I think back to a couple of afternoons before when we walked into the town of Damascus, Virginia. With a population of just under one thousand people, it was one of the bigger towns we had been in. It was also the most hiker friendly of them all, touting itself as Trail Town, USA. It had been a twenty six mile day into town for us, after participating in what hikers called the Damascathon, and the reward was a café where the servers didn’t even look at you funny for smelling so bad. We ate our fill and got a bed at a glorified bunkhouse for only $6. This was indeed a town for a hiker.

We took a zero day the following day and hiked no miles. That evening we asked around for where the local drinking hole was and when we finally found the answer, we balked. “The laundry mat,” the girl at the counter of the only convenience store in the town told us. Damascus had that small mountain town feel but this still surprised us all. So we bought our beer right there and then and headed for the laundry mat. This being a small town, getting around was easy for those of us on foot, particularly because the laundry mat was only across the street. I had been there earlier in the morning doing a load for Gonzo and I.

As we walked in we made sure to keep out recent purchases down low as not to attract any attention but as soon the door shut behind us we found out that we must have been the last hikers in town to find the “secret” spot. Lined up in a row under the one TV inside the place was a band of hikers sitting in plastic chairs. We fell in line as another episode of Ancient Aliens came on the History Channel. Few people with a functioning remote will sit and watch this TV show about conspiracy theories but to a handful of hikers who live in the woods, it is award winning entertainment. We sat and sipped, talked and laughed, thoroughly enjoying the nightlife at the 24 hour laundry mat. All the while locals did their laundry.

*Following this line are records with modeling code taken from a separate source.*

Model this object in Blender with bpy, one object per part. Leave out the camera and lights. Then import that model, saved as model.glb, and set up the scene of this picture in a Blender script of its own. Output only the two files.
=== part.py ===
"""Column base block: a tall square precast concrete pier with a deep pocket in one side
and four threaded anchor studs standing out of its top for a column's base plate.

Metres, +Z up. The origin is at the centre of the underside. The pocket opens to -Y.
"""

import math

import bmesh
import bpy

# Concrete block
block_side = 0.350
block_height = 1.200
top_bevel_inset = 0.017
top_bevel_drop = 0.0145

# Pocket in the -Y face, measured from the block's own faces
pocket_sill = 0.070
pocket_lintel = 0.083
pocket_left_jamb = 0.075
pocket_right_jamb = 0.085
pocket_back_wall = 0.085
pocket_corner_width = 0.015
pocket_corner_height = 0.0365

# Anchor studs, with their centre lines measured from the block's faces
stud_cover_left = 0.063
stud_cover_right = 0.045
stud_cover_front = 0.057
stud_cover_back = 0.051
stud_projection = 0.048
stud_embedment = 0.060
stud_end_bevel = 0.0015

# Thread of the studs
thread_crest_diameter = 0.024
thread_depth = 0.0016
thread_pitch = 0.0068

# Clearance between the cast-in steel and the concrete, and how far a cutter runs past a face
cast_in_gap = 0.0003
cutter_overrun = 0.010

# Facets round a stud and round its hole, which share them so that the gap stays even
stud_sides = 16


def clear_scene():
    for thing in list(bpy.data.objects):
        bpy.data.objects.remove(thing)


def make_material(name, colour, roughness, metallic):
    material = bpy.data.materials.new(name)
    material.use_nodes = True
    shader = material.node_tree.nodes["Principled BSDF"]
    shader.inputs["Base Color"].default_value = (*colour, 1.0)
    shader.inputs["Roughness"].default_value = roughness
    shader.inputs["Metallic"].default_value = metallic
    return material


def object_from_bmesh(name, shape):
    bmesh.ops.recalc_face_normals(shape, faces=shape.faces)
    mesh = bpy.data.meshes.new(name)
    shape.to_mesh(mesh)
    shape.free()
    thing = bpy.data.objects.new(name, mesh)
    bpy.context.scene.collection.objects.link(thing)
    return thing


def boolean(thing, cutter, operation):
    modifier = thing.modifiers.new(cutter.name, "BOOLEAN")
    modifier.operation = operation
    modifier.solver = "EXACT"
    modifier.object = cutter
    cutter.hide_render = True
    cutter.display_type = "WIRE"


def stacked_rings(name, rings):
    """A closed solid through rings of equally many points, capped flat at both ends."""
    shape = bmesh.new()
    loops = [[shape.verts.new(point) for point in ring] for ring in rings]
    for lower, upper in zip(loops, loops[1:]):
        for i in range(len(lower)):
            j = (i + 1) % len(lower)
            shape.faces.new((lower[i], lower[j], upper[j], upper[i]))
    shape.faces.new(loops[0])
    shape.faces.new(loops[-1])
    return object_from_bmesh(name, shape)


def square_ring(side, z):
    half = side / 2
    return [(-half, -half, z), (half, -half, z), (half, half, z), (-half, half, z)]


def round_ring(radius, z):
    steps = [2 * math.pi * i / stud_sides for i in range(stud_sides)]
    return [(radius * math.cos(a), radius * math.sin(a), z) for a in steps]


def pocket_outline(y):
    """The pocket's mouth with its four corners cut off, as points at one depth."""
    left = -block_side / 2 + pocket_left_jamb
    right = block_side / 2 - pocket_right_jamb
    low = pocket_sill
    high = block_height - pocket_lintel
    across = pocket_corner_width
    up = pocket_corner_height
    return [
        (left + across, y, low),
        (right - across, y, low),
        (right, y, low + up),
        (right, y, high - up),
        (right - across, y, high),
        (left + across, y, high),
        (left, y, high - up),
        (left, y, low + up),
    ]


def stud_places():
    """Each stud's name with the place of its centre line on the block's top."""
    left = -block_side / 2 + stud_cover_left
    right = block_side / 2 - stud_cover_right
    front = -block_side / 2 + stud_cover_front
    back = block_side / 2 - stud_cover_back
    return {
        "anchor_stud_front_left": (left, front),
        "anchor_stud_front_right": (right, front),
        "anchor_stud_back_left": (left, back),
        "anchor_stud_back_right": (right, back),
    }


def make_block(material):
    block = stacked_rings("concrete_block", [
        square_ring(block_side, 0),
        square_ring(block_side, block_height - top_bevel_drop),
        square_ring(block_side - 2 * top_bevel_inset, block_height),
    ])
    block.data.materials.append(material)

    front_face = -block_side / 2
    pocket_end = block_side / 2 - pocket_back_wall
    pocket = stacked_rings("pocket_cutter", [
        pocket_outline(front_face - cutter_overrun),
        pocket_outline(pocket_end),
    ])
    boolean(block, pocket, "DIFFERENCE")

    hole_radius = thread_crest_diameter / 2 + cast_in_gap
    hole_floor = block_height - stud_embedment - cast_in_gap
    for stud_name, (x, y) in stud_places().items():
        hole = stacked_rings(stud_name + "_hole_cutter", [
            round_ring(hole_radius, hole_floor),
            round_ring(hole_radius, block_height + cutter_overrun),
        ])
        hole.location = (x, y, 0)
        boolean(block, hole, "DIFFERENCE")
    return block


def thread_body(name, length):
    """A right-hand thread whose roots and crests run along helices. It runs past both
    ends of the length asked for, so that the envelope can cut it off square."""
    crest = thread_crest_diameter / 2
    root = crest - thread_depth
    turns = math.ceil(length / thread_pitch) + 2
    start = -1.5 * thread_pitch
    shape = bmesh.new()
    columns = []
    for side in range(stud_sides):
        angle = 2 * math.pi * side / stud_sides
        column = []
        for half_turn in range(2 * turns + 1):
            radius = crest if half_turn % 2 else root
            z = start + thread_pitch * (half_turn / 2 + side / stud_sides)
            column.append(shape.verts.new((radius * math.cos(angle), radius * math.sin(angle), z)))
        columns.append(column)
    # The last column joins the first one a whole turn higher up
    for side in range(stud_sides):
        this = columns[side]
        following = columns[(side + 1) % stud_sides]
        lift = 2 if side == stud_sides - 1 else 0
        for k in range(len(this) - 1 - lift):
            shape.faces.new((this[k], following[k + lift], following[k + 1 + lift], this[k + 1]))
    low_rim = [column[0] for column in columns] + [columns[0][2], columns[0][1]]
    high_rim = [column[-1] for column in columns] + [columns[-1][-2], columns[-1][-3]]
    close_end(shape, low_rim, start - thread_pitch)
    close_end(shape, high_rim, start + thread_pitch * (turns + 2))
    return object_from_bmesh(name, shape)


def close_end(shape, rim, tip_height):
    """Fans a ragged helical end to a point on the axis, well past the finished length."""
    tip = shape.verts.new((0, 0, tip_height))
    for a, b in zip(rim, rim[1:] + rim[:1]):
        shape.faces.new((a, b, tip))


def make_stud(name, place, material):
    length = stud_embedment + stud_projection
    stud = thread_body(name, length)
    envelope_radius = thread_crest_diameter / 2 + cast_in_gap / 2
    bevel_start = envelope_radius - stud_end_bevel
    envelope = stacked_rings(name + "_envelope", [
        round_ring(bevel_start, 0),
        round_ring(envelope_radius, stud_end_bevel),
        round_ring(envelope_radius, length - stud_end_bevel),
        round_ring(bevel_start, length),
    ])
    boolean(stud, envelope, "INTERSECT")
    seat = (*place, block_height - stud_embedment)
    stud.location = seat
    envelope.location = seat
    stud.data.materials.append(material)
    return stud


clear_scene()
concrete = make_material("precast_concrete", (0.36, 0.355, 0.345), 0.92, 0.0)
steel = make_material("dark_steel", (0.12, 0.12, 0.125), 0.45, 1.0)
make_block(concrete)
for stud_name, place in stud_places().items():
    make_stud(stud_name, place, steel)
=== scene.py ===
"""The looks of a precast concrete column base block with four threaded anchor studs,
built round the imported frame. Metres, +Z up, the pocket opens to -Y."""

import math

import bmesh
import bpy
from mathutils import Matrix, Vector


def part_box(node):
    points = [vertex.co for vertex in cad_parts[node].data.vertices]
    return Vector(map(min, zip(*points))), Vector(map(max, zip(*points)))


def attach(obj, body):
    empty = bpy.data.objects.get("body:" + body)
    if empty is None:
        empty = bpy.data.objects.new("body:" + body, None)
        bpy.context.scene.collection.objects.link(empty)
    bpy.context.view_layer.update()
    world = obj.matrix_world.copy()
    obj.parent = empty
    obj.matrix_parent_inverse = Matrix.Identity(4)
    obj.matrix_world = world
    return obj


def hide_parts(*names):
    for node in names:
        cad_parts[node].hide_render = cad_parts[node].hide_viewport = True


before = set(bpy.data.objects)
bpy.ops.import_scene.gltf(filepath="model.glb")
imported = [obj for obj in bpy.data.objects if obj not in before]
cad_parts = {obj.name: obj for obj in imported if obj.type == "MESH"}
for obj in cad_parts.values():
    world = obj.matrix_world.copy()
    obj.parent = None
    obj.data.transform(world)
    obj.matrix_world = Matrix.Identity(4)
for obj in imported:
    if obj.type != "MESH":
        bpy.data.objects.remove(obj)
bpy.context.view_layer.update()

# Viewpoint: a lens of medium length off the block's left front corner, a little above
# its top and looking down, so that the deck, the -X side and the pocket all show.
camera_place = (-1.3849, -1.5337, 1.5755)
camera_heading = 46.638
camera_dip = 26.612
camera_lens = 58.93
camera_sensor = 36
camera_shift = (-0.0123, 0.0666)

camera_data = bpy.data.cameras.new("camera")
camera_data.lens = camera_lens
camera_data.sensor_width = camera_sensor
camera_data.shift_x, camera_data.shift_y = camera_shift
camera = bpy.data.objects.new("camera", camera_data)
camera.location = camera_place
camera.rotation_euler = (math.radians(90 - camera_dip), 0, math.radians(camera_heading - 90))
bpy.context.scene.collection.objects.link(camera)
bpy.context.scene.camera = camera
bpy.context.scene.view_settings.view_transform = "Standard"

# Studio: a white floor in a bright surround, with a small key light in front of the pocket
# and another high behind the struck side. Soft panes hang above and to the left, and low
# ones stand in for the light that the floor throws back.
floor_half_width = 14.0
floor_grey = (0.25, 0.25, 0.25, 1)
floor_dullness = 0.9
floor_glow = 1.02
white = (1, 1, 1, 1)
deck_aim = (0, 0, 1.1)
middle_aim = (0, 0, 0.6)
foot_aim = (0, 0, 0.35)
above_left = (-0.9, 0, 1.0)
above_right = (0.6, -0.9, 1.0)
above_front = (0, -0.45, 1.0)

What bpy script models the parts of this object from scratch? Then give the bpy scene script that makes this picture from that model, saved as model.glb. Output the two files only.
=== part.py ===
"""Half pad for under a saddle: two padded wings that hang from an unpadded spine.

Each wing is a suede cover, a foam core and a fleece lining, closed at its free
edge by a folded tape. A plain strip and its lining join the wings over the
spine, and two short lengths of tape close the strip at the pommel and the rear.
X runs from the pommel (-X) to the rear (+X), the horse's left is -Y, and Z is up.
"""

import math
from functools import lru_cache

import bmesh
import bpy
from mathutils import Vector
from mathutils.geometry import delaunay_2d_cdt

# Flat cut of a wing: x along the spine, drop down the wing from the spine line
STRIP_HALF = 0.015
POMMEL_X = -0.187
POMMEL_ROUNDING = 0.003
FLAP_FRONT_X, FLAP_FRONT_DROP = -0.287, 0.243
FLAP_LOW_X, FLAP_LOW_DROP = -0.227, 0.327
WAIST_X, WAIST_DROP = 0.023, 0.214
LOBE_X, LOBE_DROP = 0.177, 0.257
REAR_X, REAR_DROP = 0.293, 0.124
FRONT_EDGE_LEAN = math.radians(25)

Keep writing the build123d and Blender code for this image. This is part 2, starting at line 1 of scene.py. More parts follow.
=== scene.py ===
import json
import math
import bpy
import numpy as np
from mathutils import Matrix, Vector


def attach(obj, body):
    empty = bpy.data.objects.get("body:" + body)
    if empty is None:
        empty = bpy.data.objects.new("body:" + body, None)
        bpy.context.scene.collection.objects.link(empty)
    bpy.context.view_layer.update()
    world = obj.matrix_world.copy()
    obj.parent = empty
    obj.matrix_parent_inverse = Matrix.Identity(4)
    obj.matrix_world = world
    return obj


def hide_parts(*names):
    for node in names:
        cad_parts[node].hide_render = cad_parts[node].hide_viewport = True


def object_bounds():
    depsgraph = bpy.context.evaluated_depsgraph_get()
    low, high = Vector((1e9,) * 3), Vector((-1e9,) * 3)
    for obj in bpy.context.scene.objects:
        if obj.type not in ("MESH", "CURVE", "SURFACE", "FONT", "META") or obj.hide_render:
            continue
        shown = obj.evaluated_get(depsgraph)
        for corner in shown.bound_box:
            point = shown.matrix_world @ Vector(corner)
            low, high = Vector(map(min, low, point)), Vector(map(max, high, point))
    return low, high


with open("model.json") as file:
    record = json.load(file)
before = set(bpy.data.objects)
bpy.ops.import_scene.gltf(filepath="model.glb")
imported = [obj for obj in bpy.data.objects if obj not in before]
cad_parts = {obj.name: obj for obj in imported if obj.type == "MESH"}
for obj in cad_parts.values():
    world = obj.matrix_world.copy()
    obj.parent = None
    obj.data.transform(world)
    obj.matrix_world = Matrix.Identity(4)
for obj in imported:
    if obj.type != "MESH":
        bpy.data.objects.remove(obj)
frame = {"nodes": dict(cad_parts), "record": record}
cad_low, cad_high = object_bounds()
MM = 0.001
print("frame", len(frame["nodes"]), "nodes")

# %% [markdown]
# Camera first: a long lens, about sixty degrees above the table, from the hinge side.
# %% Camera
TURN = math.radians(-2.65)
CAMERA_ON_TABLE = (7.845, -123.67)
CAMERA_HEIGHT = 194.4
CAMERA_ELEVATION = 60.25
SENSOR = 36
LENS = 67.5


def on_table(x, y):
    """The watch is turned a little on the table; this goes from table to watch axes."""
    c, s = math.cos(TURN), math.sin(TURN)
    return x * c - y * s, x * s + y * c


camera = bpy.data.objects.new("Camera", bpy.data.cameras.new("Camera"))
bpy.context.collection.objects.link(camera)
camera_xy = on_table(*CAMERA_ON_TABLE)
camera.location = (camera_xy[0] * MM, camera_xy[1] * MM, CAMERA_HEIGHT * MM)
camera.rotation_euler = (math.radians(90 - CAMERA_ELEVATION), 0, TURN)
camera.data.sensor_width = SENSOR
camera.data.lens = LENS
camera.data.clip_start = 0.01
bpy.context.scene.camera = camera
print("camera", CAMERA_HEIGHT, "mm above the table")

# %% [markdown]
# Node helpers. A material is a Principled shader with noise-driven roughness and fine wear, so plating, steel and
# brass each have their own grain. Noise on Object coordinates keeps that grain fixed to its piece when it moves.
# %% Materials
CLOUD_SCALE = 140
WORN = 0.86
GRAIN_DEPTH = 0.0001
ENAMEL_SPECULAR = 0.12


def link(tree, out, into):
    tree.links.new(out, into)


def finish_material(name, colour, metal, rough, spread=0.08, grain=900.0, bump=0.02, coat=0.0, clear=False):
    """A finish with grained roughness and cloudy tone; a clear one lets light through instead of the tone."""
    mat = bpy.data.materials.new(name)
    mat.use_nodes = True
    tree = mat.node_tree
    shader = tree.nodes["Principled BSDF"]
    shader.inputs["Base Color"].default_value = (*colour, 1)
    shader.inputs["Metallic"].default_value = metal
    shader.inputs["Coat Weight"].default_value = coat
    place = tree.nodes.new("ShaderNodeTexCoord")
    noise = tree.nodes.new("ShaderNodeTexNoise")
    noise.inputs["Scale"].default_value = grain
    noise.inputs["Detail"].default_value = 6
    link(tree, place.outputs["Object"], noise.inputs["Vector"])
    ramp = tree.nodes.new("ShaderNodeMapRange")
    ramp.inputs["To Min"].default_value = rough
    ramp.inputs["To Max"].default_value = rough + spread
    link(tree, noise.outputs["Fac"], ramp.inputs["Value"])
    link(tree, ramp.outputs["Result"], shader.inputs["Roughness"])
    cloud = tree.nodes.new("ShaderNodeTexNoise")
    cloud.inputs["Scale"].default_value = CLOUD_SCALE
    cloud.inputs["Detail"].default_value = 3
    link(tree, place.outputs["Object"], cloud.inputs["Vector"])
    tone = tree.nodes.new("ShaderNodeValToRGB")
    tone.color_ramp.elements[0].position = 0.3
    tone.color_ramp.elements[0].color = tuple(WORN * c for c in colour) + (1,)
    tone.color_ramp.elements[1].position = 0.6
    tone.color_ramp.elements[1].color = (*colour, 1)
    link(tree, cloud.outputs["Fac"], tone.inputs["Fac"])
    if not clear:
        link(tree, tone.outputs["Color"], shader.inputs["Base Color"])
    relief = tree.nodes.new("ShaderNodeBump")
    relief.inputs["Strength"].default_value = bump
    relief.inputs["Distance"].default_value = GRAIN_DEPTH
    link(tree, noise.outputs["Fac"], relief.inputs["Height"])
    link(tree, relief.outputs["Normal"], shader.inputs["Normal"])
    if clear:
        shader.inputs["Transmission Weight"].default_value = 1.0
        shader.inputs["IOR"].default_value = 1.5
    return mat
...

After a while a small lady in her late fifties or early sixties came of to speak with us. She knew right off, as most people do, that we were thru hikers. She asked us how we were doing that night and how long we had been walking, along with many other of the same questions that interested people the most. We talked to her for some time and right before she finally turned to leave she said that she was the owner of the establishment and that we should pay no mind to any locals that gave us trouble, saying, “This town has a couple no accounts.”

We sheepishly thanked her and said good night as she left, not knowing that the whole time we had been sipping Bud Light which was not so sneakily concealed under brown bags that we had also been talking with the owner. How hiker friendly could this town be that she didn’t care about us loitering and drinking in the laundry mat?! It was the only laundry mat and town and at one point during their stay nearly every hiker does a load of laundry here, but at that point in time we were not even proper patrons. Even further, she referred to someone as ‘no accounts’ and it wasn’t us, despite our current status of drinking in a laundry mat! We had become quite used to stares, off hand remarks and the occasional displeased local and were surprised to be in a town where we weren’t the ones considered a ‘no account’.

Everyone went on with their business. The locals did their laundry and we continued drinking. Before it got too late, the hikers began to trickle off to their hotels and hostels. After the sun goes down, there isn’t much for a hiker to do so we had all learned to rise and fall with the sun.

The next morning the sky looked a little tense. The forecast confirmed some bad weather was headed our way. We found ourselves in a tight situation. Most hostels and hotels wanted you out fairly early in the morning but we wanted to wait out the impending thunderstorm before we walked out of town. We only had one place to go, the laundry mat.

So there we all were again among the washers and dryers and the lone TV. The locals were back to doing laundry and we were back to watching the screen, this time the Weather Channel. Hikers not being the sort to waste anything, someone walked in with the remnants of a thirty pack of beer from the night before and began to pass them around. This watered down excuse for beer was barely manageable the first time we drank them and even the thought of having it for breakfast made my stomach churn. Still, there were many among us who managed to get it down.

As we waited for the big colorful blob of dark green, yellow, and red to catch up to us, we readied food supplies, packed up all of our gear and of course drank.  But this time around we had a new set of locals on our hands and no protection from the owner. It didn’t take long until a rotund woman in the later years of middle age came over to the hiker infested half of the laundry mat. “I know that’s not BEER you’re drinking in this laundry mat,” she barked at Duffle Miner and his can of
Bud. “And get off that dryer! You’re going to throw the rotation off balance,” she yelled at Maineiac. He slinked off the machine, Duffle put down the beer can and the rest of made slow and precise movements to gather our belongings.

She went off into a diatribe about the yearly influx of rowdy and mannerless hikers. It was a story we had heard many time before and would hear many times after. There was an understandable argument against “Hiker Trash”, as we called it when a hiker partook in an activity they would have never done before living in the woods for several months, but it always seemed to come from a much less accomplished sort of trash.

It was true that it wasn’t even noon yet and it was true that we were indeed drinking in a public area and deserved a good berating. Still, that makes it no more easy to stand there as some who walked to that location from several states away and oblige an obese human who probably can’t comfortably make a pass through the grocery store with out getting short winded, also knowing that they have probably never had the courage to foster a dream most people think is insanity and then have the guts to go out and do it. Such a point of view decriminalizes a day off and a couple brews with your pals.

Regardless of how we felt, at heart thru hikers are not the sort to pick a fight or not know when they have over stepped a line. So despite the encroaching arrival time of the storm we had been waiting out, we set out for the trail. Twelve hikers in a clumped up bunch hiked out of Damascus just as the rain began to set in. It was a fourteen mile day to the next shelter and we walked the entire way listening to the rain ping off the hoods of our rain jackets. 



This story aside, hikers a by and large treated with an unbelievable amount of love and respect by the people the encounter and vice versa. We hikers know we rely on the good hearted people we encounter and we do appreciate it in a way that most of us can only express by passing it on to other in need. But you do occasionally meet a person who thinks you're just a no account drifter plaguing their town.